Use a Constraint on a Computed Column
SET NOCOUNT ON CREATE TABLE Table1 (cID INTEGER PRIMARY KEY , c1 INTEGER NULL , foolme AS (CASE WHEN c1 IS NULL THEN cID END) , CONSTRAINT cc1 UNIQUE (c1,foolme) ) INSERT INTO Table1 SELECT 1, 1 UNION ALL SELECT 2, NULL UNION ALL SELECT 3, NULL SET NOCOUNT OFF SELECT * FROM Table1 DROP TABLE Table1
Again, this method lets you insert multiple NULL values into c1. However, trying to insert the same row as in our first method also yields a constraint violation error.
Server: Msg 2627, Level 14, State 2, Line 1 Violation of UNIQUE KEY constraint 'cc1'. Cannot insert duplicate key in object 'Table1'. The statement has been terminated.
Use a Trigger
SET NOCOUNT ON CREATE TABLE Table1 (cID INTEGER PRIMARY KEY , c1 INTEGER NULL ) GO CREATE TRIGGER IgnoreNulls ON Table1 FOR UPDATE, INSERT AS IF EXISTS (SELECT * FROM Inserted AS I JOIN Table1 AS t1 ON I.c1 = t1.c1 AND I.cID<>t1.cID) BEGIN ROLLBACK TRAN RAISERROR('Duplicates are not allowed!',16,1) END GO INSERT INTO Table1 SELECT 1, 1 UNION ALL SELECT 2, NULL UNION ALL SELECT 3, NULL SET NOCOUNT OFF SELECT * FROM Table1 DROP TABLE Table1
Again, multiple NULLs are allowed, but every non-NULL value needs to be UNIQUE. (You can test this out by yourself. It is not shown here.)
Split the Table
Every now and then, you might see someone suggesting that we split this table in two. To do this, we would move the column in question to the new table and make it PRIMARY KEY of that table. Then we would create a 1:1 relation between both tables. This approach is not discussed here.

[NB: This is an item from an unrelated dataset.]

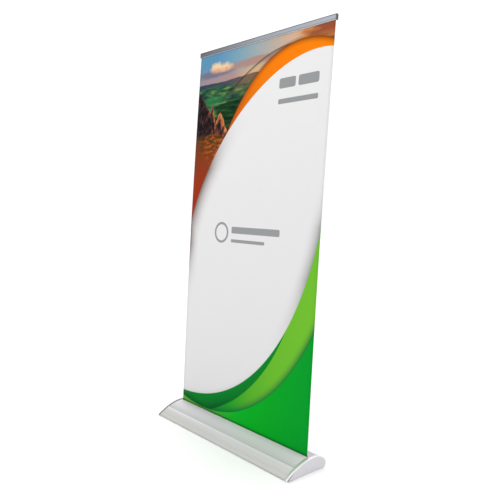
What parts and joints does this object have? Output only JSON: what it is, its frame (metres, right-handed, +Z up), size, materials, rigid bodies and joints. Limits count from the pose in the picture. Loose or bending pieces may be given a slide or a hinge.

While it might be a feasible solution when implemented right from the beginning in your database and in your application, it is clearly a laborious task when you want to implement such a feature once your database and application have gone into production.
Which Method to Choose?
The first method (Use an Indexed View) is very fast and offers in addition the advantage of being reusable for other purposes. The second method (Use a Constraint on a Computed Column) will also offer very good performance as it enforces integrity at a very low level, thus uses highly optimized machine code. The third method (Use a Trigger) is likely to be the slowest. A decision between the first and the second method depends on your specific requirements. Now that you've seen what solutions you have at hand, do some testing in your own environment to determine which of these two methods to use.